LaCaze was on the plane to London. She describes her first Olympic experience as “spectacular”. She’d spent the previous four years living and studying in the US and had hardly seen her family during that time.

“My parents got a divorce when I left for college, so my family was kind of all over the place,” she explains. “But for the Olympics everyone decided to all go together, get a house together, go watch Genevieve.

“I’ve got three brothers, everyone came. My grandma came. My aunty came. My cousins came. It was just perfect. I raced on my birthday! It was just… nothing could be more special.”

She clocked another PB in her heat, but her “inexperience showed” as she finished ninth and failed to advance to the final. Yet “those 3 weeks were the most special to this day that I think I’ll ever go through”.

 
Genevieve LaCaze falls at the 2013 Birmingham Diamond League

LaCaze broke her ankle during this freak fall at the 2013 Birmingham Diamond League

The long road to this year’s Games saw LaCaze endure a different type of tumult, namely injuries. It started with a broke ankle, sustained at the penultimate water jump at the 2013 Birmingham Diamond League. From there she found herself caught in a “vicious cycle”, she was “always rushing to qualify for the next championships”, never giving her body enough time to recover.

She finished fifth at the Glasgow Commonwealth Games in 2014 – and made headlines for hijacking Kylie Minogue’s performance at the closing ceremony – but again wasn’t fully satisfied with her performance on the track.

Something needed to change. LaCaze sat down with her coach, Nic Bideau, and told herself: “If I ever want to be anywhere in the next few years, I just can’t keep getting injured and starting fresh every year”.

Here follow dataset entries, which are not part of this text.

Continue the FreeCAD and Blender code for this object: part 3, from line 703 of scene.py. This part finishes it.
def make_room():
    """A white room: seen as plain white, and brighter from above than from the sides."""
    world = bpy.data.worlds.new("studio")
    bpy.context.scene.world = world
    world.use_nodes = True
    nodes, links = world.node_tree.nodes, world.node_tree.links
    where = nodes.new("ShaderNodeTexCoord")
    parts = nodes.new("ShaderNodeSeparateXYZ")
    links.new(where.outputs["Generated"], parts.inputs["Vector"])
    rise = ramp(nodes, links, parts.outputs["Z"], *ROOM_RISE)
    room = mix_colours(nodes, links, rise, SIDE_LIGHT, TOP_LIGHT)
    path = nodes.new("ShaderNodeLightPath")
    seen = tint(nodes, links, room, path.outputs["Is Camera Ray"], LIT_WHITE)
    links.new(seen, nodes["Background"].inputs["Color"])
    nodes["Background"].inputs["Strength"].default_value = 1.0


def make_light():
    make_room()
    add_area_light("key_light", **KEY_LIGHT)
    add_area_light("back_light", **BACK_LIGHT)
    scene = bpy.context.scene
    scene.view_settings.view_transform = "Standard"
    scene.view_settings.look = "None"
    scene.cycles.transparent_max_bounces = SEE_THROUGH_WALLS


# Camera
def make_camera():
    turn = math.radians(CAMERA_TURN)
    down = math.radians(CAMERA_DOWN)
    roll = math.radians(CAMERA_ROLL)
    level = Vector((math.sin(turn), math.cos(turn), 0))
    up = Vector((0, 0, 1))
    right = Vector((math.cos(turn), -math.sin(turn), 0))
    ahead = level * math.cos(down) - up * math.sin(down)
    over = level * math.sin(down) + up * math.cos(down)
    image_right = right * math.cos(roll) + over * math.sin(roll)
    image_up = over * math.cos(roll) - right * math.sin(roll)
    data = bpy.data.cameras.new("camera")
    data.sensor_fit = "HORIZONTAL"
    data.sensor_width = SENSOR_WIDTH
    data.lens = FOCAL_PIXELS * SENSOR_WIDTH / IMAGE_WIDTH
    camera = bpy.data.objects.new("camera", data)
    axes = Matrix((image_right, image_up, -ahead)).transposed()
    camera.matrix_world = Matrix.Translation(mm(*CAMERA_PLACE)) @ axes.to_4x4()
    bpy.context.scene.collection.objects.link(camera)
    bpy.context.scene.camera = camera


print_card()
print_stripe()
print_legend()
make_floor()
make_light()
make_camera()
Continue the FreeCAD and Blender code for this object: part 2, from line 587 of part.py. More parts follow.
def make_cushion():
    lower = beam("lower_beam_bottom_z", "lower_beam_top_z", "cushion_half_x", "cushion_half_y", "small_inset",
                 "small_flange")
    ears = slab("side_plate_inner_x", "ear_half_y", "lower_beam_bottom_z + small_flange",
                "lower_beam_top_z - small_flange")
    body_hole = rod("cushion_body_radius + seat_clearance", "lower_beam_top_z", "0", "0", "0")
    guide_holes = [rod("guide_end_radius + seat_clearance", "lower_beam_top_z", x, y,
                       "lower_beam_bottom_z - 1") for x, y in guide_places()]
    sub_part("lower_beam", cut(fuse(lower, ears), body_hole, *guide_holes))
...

Still nursing “a little niggle” in 2015, the year proved a vital stepping-stone in her approach for this Olympic year.

“I really just kept the ball rolling through to 2016,” she explains. “My coach and I have worked really carefully on mastering my week so there is enough rest but also quality to improve and it’s showing now in all facettes of my running.”

She isn’t lying when she says “I’m getting stronger and fitter and faster”. LaCaze has set 10 PBs across four distances this season alone. At a meet in Finland in June she clocked a 2:04.05 PB for the 800m barely an hour after running in the 3k steeplechase.

 
Genevieve LaCaze during the 2014 Commonwealth Games Closing Ceremony

 Wave your 🇦🇺 if you've just hijacked Kylie Minogue's closing ceremony performance

Compared to her race against time to qualify for London 2012, LaCaze’s preparation has been a lot more structured this year. With the steeplechase Olympic standard already under her belt and a second place finish at the Australian Championships in March, she had time to achieve another ambition: hitting the standard and qualifying for the 5000m.

“It’s a bonus, but I’m not losing sleep over it,” she says. “It is after the steeple. So I can still put all of my efforts into the steeple and maybe come back a few days later and run the 5.

“That’s the thing about the steeple and I love it for that reason. The 5000m seems so dominated by the Africans, the world record nearly got broken in Rome – 14:12 or 14:11 or what it was – it’s absolutely insane.

“It’s impressive to watch, but at the same time it’s incredibly hard for you to grasp that you’ll ever be able to compete on a world stage. Whereas the steeple is dominated by all countries.”

She’s right. The global top 20 features athletes from seven different countries, five continents. 

“Everyone is improving in it. It puts it more into perspective for myself rather than just think it’s the impossible.”

However, even with her 9:23.19 PB (which is over 14 seconds faster than her last Olympic outing) and the Olympic final in Rio looking a strong possibility, LaCaze is still focused on longer-term ambitions.

“This is obviously going very well and I’m very lucky to have those times this year, but I still think with the consistent training that I’ve pulled together, next year I’ll really see it.”

And with world championships in London – her main training base during the Australian winter – and the Commonwealth Games at the Gold Coast on home soil in 2018, LaCaze might have timed things just about right this time round.